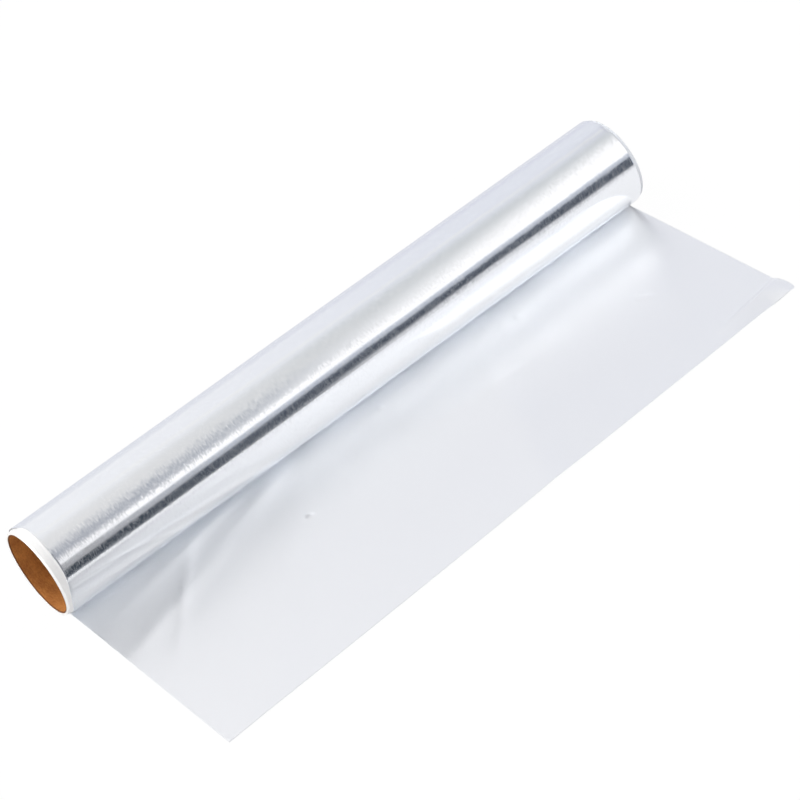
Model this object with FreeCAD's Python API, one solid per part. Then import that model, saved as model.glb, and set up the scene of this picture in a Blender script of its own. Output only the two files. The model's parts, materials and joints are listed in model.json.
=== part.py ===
import FreeCAD, Part
import math
import os

# Household aluminium foil on a paper tube, lying on its side with a short length drawn off.
# Sizes are millimetres. The origin lies on the surface below the tube's axis, half way along
# the foil. +X runs along the roll, +Z is up, and the loose sheet lies towards -Y.

# Paper tube
tube_bore_radius = 18.0
tube_wall = 1.5
tube_past_foil_left = 3.3
tube_past_foil_right = 1.8

# Wound foil. A drawn turn stands for about nine real ones of 0.011 mm.
foil_width = 300.0
foil_layer = 0.10
drawn_turns = 8
winding_clearance = 0.05
end_stagger = 2.5
flat_spot_width = 5.0

# Loose sheet, torn a little out of square
sheet_reach_left = 117.0
sheet_reach_right = 107.4

# Creased corner at the sheet's front right
crease_setback = 9.5
crease_slope_width = 2.5
crease_height = 0.9
crease_pull_in = 0.4
crease_run = 37.0
crease_fade_depth = 7.4
facet_run = 12.5
corner_side_spread = 1.6
corner_front_spread = 1.1
corner_blunt = 3.5

# Sizes that follow from those above
half_width = foil_width / 2
tube_outer_radius = tube_bore_radius + tube_wall
winding_bore_radius = tube_outer_radius + winding_clearance
roll_radius = winding_bore_radius + drawn_turns * foil_layer
axis_height = math.sqrt(roll_radius ** 2 - (flat_spot_width / 2) ** 2)
stagger_per_turn = end_stagger / drawn_turns
along_roll = FreeCAD.Vector(1, 0, 0)
up = FreeCAD.Vector(0, 0, 1)


def front_edge_y(x):
    """Where the slanting tear crosses the sheet at x."""
    slope = (sheet_reach_left - sheet_reach_right) / foil_width
    return -sheet_reach_right - slope * (half_width - x)


def paper_tube():
    start = FreeCAD.Vector(-half_width - tube_past_foil_left, 0, axis_height)
    length = foil_width + tube_past_foil_left + tube_past_foil_right
    outside = Part.makeCylinder(tube_outer_radius, length, start, along_roll)
    bore = Part.makeCylinder(tube_bore_radius, length, start, along_roll)
    return outside.cut(bore)


def spiral_outline(turns_off):
    """The roll's outline across its axis once this many drawn turns are off it.

    Two arcs make each turn. The front one has its centre half a layer higher and its radius half
    a layer less, so the turn comes round to the bottom one layer inside where it set out.
    """
    back_radius = roll_radius - turns_off * foil_layer
    front_radius = back_radius - foil_layer / 2
    front_centre = axis_height + foil_layer / 2
    foot = FreeCAD.Vector(0, 0, axis_height - back_radius)
    crown = FreeCAD.Vector(0, 0, axis_height + back_radius)
    turn_end = FreeCAD.Vector(0, 0, front_centre - front_radius)
    back = Part.Arc(foot, FreeCAD.Vector(0, back_radius, axis_height), crown)
    front = Part.Arc(crown, FreeCAD.Vector(0, -front_radius, front_centre), turn_end)
    step = Part.LineSegment(turn_end, foot)
    return Part.Face(Part.Wire([back.toShape(), front.toShape(), step.toShape()]))


def wound_turn(turn):
    """One drawn turn, full foil width, pushed along the roll by its share of the stagger."""
    section = spiral_outline(turn).cut(spiral_outline(turn + 1))
    section.translate(along_roll * (-half_width - turn * stagger_per_turn))
    return section.extrude(along_roll * foil_width)


def winding():
    """All turns as one body, bored for the tube and pressed flat where it lies."""
    turns = [wound_turn(turn) for turn in range(drawn_turns)]
    body = turns[0].fuse(turns[1:])
    length = foil_width + 2 * end_stagger
    start = FreeCAD.Vector(-length / 2, 0, axis_height)
    body = body.cut(Part.makeCylinder(winding_bore_radius, length, start, along_roll))
    corner = FreeCAD.Vector(-length / 2, -roll_radius, -roll_radius)
    below_surface = Part.makeBox(length, 2 * roll_radius, roll_radius, corner)
    return body.cut(below_surface)


def foil_patch(points):
    """A flat patch of the sheet through these points, one layer thick."""
    return Part.Face(Part.makePolygon(points + points[:1])).extrude(up * foil_layer)


def loose_sheet():
    """The drawn-off length, flat but for a low ridge left by a fold across its corner."""
    ridge_end = FreeCAD.Vector(half_width - crease_pull_in, crease_setback - sheet_reach_right,
                               crease_height)
    slope_end = FreeCAD.Vector(half_width, ridge_end.y + crease_slope_width, 0)
    fade_x = half_width - crease_run
    fade = FreeCAD.Vector(fade_x, front_edge_y(fade_x) + crease_fade_depth, 0)
    facet_x = half_width - facet_run
    facet_end = FreeCAD.Vector(facet_x, front_edge_y(facet_x), 0)
    tip = FreeCAD.Vector(half_width + corner_side_spread / 2,
                         -sheet_reach_right - corner_front_spread, 0)
    side_end = FreeCAD.Vector(half_width + corner_side_spread, corner_blunt - sheet_reach_right, 0)
    blunt_end = FreeCAD.Vector(half_width + corner_side_spread, -sheet_reach_right, 0)
    flat = [FreeCAD.Vector(-half_width, 0, 0), FreeCAD.Vector(half_width, 0, 0), slope_end, fade,
            facet_end, FreeCAD.Vector(-half_width, -sheet_reach_left, 0)]
    patches = [foil_patch(flat),
               foil_patch([slope_end, ridge_end, fade]),
               foil_patch([ridge_end, facet_end, fade]),
               foil_patch([ridge_end, tip, facet_end]),
               foil_patch([ridge_end, side_end, tip]),
               foil_patch([side_end, blunt_end, tip])]
    return patches[0].fuse(patches[1:])


def foil():
    """Winding and sheet are one strip, which leaves the roll at its foot."""
    return winding().fuse(loose_sheet()).removeSplitter()


os.makedirs("parts", exist_ok=True)
pieces = {"core_tube": paper_tube(), "foil": foil()}
for name, shape in pieces.items():
    shape.exportStep("parts/" + name + ".step")
    print(name, "valid", shape.isValid(), "solids", len(shape.Solids), "faces", len(shape.Faces),
          "volume", round(shape.Volume, 1))
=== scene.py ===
import json
import math

import bpy
import numpy as np
from mathutils import Matrix, Vector


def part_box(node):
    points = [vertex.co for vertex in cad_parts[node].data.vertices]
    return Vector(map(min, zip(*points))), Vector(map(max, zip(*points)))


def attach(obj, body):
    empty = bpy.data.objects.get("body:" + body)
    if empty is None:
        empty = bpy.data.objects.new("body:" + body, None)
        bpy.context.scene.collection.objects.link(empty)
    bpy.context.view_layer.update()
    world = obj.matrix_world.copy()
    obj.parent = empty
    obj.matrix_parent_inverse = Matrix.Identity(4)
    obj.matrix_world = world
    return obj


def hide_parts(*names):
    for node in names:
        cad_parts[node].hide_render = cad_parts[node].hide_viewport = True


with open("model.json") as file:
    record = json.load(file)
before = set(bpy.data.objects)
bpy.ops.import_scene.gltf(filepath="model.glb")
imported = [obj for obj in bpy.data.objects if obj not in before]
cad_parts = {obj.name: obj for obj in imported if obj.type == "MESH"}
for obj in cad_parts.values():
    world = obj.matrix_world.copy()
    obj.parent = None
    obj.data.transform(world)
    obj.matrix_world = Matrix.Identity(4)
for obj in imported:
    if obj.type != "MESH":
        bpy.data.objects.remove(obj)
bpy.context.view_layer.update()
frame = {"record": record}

# Sizes in metres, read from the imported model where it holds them
MM = 0.001
tube_low, tube_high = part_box("core_tube")
bore_mount = next(m for m in frame["record"]["mounts"] if m["name"] == "tube_bore")
AXIS_HEIGHT = bore_mount["pos_m"][2]
TUBE_BORE_RADIUS = bore_mount["dims"]["r_mm"] * MM
TUBE_WALL = 1.5 * MM
WINDING_CLEARANCE = 0.05 * MM
WINDING_BUILD_UP = 0.8 * MM
TUBE_OUTER_RADIUS = TUBE_BORE_RADIUS + TUBE_WALL
WINDING_BORE_RADIUS = TUBE_OUTER_RADIUS + WINDING_CLEARANCE
ROLL_RADIUS = WINDING_BORE_RADIUS + WINDING_BUILD_UP

HALF_WIDTH = 150.0 * MM
END_STAGGER = 2.5 * MM
LAYER_STEP = 0.10 * MM
FOIL_THICKNESS = 0.03 * MM
DRAWN_EDGES = 64
RIBBON_DEPTH = 1.6 * MM
RIBBON_THICKNESS = 0.008 * MM
REACH_LEFT = 117.0 * MM
REACH_RIGHT = 107.4 * MM
MEAN_REACH_MM = 112.0
FLAT_HALF = math.sqrt(ROLL_RADIUS ** 2 - AXIS_HEIGHT ** 2)


# Helpers

def smoothstep(low, high, value):
    """Eased share of the way from low to high; high may be the smaller."""
    t = np.clip((value - low) / (high - low), 0.0, 1.0)
    return t * t * (3.0 - 2.0 * t)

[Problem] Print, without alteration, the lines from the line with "return winding().fuse(loose_sheet()).removeSplitter()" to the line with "before = set(bpy.data.objects)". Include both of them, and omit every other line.

[Correct answer]
    return winding().fuse(loose_sheet()).removeSplitter()


os.makedirs("parts", exist_ok=True)
pieces = {"core_tube": paper_tube(), "foil": foil()}
for name, shape in pieces.items():
    shape.exportStep("parts/" + name + ".step")
    print(name, "valid", shape.isValid(), "solids", len(shape.Solids), "faces", len(shape.Faces),
          "volume", round(shape.Volume, 1))
=== scene.py ===
import json
import math

import bpy
import numpy as np
from mathutils import Matrix, Vector


def part_box(node):
    points = [vertex.co for vertex in cad_parts[node].data.vertices]
    return Vector(map(min, zip(*points))), Vector(map(max, zip(*points)))


def attach(obj, body):
    empty = bpy.data.objects.get("body:" + body)
    if empty is None:
        empty = bpy.data.objects.new("body:" + body, None)
        bpy.context.scene.collection.objects.link(empty)
    bpy.context.view_layer.update()
    world = obj.matrix_world.copy()
    obj.parent = empty
    obj.matrix_parent_inverse = Matrix.Identity(4)
    obj.matrix_world = world
    return obj


def hide_parts(*names):
    for node in names:
        cad_parts[node].hide_render = cad_parts[node].hide_viewport = True


with open("model.json") as file:
    record = json.load(file)
before = set(bpy.data.objects)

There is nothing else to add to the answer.